If you miss custard creams or just crave them, then you can make them yourself with a few simple ingredients from your pantry and a little custard powder. This recipe for custard cream cookies is from Good Housekeeping UK. I first made this recipe before I had a kitchen scale (more on this later).

US Standard

  • For the cookie:
  • 2 cups All Purpose (plain) flour, plus extra to dust
  • 6 dry tablespoons Bird’s custard powder
  • 1 tsp baking powder
  • 3/8 cup or 7 tablespoons caster sugar
  • 1 stick unsalted butter, chilled, cut into cubes
  • 1 egg
  • 1 tbsp milk
  • Filling
  • 1/3 cup (5 tablespoons) unsalted butter, softened
  • 1 cup icing/powdered sugar
  • 2 tbsp Bird’s custard powder

Or

Metric

  • 200 g (7oz) All purpose (plain) flour, plus extra to dust
  • 50 g (2oz) Bird’s custard powder
  • 1 tsp baking powder
  • 75 g (3oz) caster sugar
  • 125 g (4oz) unsalted butter, chilled, cut into cubes
  • 1 egg
  • 1 tbsp milk
  • For the Filling
  • 75 g (3oz) unsalted butter, softened
  • 125 g (4oz) icing sugar
  • 2 tbsp Bird’s custard powder
  • For the biscuits, put the flour, custard powder, baking powder, sugar and butter into a food processor, or use a fork and mix until the mixture resembles fine crumbs. Alternatively, rub the butter into the flour mixture using your fingertips.
  • Add the egg and milk and mix until the mixture just comes together. Tip onto a work surface, bring together with your hands, then wrap in plastic wrap and chill for at least 30 mins or up to 1 day.
  • Preheat oven to 350°F. Line two baking sheets with parchment paper.
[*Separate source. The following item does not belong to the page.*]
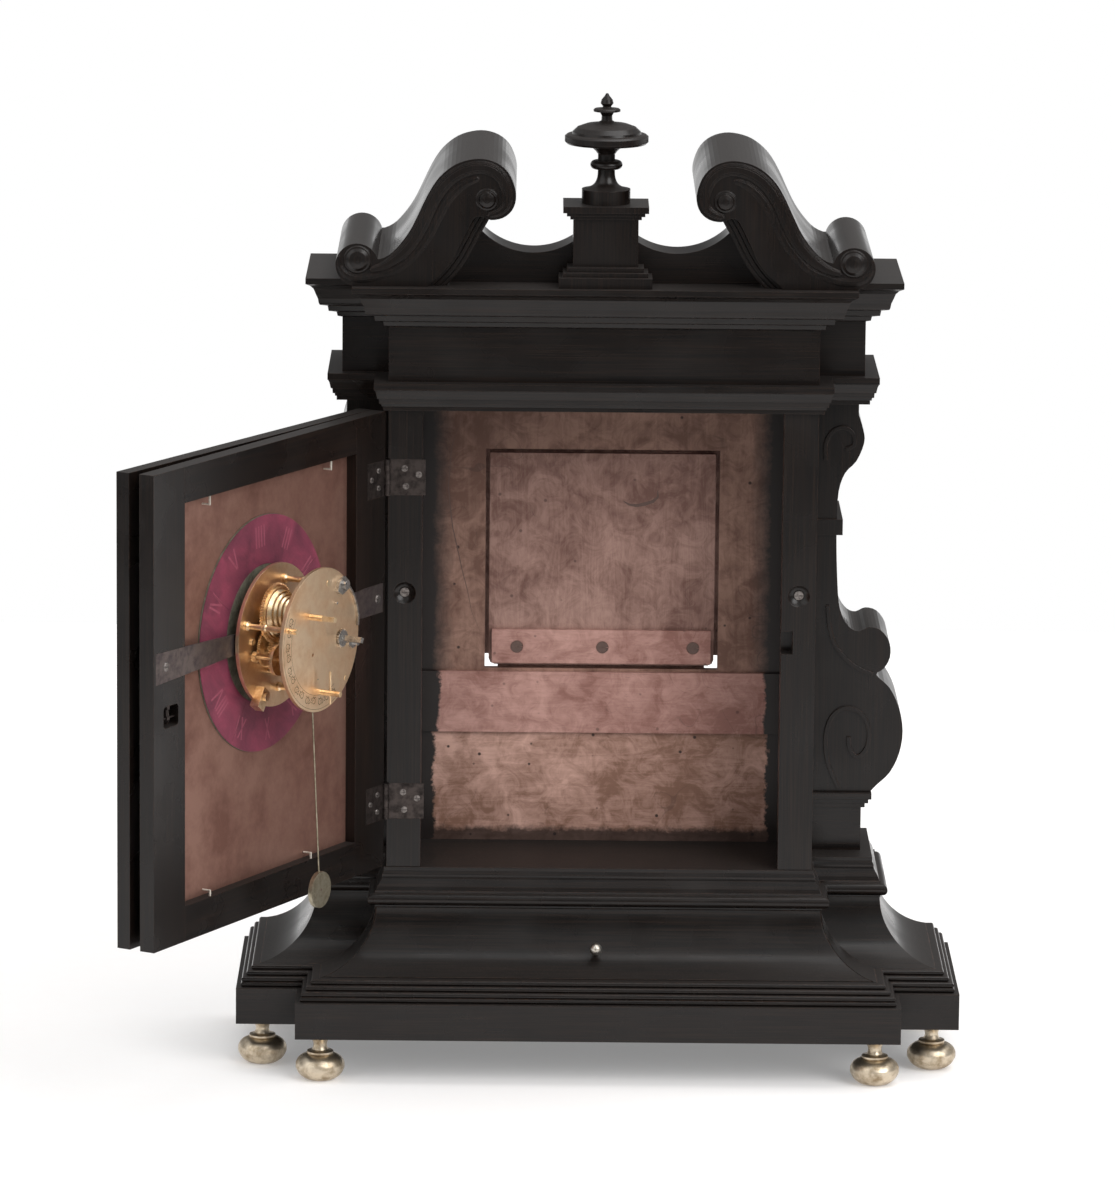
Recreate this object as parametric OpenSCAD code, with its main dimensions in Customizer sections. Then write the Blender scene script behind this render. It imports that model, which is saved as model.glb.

Lightly flour a work surface and roll out dough until 3mm (⅛in) thick. Cut it into an even number of 3cm x 4.5cm (1¼in x 1¾in) rectangles, re-rolling trimmings as needed. If you like, mark the rectangles with a diamond and a dot in each corner.
  • Put rectangles on prepared sheets and bake for 13-15 minutes until lightly golden. Cool on the sheet for 3 minutes, then transfer to a wire rack to cool completely.
  • Meanwhile, put the softened butter into a large bowl and sift over icing sugar and custard powder. Mix to combine (don’t add water as it needs to be fairly thick). Set aside.
  • When the biscuits are cool, sandwich together with some of the filling, using a knife, spatula, or a piping bag if you want a less messy finish.